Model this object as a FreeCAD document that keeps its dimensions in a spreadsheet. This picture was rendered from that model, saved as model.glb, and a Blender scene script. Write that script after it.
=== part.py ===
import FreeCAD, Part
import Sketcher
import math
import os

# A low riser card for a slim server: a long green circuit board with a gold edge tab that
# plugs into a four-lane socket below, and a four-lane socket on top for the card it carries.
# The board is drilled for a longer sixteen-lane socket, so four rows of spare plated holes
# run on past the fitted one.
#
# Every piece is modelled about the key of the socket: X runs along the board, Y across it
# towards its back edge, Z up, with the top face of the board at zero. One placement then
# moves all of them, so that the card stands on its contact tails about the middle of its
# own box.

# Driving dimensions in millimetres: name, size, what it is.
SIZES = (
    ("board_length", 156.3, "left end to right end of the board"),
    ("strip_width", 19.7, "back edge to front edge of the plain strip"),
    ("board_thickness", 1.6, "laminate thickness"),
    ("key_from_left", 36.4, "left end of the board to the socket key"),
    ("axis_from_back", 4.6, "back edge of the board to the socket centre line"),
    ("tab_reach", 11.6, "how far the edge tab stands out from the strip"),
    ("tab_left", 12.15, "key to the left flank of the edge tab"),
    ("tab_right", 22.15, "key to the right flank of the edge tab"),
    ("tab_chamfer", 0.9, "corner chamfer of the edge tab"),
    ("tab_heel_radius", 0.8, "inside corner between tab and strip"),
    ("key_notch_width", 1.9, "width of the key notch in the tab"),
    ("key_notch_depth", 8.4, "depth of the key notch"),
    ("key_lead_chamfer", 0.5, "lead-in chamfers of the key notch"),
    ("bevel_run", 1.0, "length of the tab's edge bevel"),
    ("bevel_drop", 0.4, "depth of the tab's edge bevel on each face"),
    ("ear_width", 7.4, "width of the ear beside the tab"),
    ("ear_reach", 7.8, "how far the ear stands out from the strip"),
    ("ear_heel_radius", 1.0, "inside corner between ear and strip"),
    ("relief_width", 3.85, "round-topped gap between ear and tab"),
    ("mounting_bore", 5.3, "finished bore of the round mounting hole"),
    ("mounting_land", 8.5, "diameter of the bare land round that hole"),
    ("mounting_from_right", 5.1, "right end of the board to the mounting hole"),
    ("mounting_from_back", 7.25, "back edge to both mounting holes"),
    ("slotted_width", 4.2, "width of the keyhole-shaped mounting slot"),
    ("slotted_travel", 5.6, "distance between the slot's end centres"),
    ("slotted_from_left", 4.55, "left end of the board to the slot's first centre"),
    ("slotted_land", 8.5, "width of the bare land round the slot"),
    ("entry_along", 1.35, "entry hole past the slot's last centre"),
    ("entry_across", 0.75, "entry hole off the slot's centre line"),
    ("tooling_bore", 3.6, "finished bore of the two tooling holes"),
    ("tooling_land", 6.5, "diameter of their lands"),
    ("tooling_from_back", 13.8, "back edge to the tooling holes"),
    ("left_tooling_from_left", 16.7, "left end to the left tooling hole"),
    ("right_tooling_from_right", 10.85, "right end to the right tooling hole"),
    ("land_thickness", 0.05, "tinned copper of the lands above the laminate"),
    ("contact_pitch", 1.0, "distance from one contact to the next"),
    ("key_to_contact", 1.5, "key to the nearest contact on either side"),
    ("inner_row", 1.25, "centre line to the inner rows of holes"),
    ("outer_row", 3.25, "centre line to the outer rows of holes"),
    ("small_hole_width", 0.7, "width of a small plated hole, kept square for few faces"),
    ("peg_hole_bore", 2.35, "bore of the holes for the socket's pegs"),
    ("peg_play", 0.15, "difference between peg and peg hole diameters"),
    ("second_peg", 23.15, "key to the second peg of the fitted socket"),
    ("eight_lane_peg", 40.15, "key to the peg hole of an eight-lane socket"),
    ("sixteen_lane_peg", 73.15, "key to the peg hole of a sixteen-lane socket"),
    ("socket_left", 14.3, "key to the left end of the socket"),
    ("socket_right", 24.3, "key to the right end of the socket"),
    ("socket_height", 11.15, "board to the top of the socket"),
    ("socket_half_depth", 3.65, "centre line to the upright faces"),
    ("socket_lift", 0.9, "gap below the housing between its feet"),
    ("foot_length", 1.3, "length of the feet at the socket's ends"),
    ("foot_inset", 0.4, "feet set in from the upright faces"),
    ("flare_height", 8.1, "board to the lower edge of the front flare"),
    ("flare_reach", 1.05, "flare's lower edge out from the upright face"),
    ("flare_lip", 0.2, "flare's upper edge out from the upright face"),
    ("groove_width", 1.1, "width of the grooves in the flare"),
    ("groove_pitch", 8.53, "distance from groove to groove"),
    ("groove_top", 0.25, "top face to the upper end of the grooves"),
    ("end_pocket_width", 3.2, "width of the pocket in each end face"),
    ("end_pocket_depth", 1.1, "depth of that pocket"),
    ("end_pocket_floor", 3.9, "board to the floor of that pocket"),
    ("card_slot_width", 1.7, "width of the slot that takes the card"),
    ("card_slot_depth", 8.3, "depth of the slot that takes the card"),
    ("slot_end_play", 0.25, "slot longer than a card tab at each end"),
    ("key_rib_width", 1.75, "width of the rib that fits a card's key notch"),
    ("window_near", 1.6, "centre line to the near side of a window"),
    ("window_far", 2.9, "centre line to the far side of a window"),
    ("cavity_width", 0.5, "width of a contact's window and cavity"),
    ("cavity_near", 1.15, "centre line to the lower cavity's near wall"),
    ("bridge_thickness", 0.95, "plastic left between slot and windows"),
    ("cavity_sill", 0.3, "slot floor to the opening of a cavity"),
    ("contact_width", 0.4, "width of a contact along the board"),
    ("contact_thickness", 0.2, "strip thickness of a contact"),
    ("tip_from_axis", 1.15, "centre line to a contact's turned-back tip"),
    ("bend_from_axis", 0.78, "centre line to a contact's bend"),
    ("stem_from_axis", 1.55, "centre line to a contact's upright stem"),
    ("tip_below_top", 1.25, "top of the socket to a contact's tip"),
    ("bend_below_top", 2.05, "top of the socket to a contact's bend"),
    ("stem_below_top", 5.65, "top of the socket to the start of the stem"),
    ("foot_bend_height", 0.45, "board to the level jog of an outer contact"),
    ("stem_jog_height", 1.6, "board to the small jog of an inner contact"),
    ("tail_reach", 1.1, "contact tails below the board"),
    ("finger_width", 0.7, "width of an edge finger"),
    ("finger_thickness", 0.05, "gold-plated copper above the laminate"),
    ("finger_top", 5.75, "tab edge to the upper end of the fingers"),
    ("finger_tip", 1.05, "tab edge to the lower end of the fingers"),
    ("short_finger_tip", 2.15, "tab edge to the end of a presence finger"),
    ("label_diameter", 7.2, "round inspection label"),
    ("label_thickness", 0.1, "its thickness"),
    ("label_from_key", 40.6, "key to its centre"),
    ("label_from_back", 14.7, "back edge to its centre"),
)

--

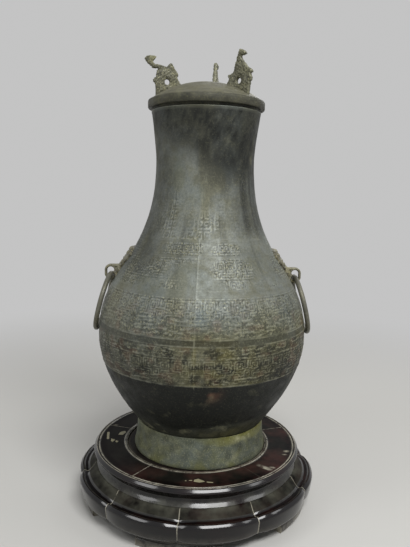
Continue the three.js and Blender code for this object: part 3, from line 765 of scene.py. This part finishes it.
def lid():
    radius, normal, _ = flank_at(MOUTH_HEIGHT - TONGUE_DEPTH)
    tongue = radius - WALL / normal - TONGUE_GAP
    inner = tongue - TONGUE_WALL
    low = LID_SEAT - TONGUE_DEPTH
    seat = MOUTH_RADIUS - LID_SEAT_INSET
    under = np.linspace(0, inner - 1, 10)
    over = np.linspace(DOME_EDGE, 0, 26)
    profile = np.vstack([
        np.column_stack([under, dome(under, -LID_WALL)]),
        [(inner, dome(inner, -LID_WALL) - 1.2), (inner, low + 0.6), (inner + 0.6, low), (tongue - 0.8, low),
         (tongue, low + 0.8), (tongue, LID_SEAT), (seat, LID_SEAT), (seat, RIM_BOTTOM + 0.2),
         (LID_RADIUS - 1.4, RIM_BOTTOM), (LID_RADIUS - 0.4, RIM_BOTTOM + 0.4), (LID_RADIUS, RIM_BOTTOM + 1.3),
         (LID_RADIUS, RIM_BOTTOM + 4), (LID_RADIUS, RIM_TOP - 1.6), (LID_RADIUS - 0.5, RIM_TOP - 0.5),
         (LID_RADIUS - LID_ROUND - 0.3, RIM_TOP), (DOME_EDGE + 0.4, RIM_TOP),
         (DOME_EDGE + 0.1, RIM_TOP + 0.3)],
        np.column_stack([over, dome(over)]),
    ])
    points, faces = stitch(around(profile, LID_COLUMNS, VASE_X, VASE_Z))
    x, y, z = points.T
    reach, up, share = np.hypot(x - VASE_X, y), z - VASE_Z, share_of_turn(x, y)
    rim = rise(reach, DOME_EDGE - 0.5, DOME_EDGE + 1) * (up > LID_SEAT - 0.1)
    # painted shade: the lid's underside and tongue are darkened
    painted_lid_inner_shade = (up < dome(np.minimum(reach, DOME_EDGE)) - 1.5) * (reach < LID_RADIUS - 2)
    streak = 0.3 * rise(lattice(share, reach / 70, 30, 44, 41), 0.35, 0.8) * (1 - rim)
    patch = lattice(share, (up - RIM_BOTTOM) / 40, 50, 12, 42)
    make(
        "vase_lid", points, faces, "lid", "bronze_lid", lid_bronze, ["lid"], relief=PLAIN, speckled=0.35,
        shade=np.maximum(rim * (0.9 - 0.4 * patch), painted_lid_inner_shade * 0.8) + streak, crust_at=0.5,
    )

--

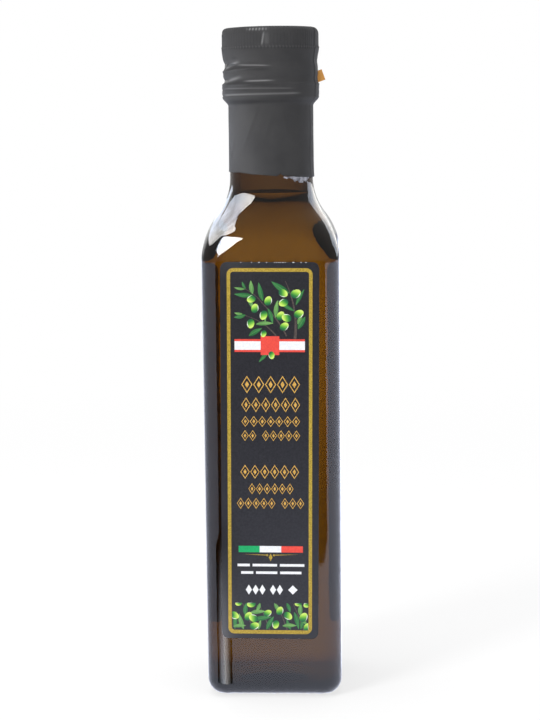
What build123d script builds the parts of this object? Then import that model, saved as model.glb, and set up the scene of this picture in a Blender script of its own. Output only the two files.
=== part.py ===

— Task instructions —
Only the number is needed: state how many lines in the listing contain "picture".

— Problem solution —
2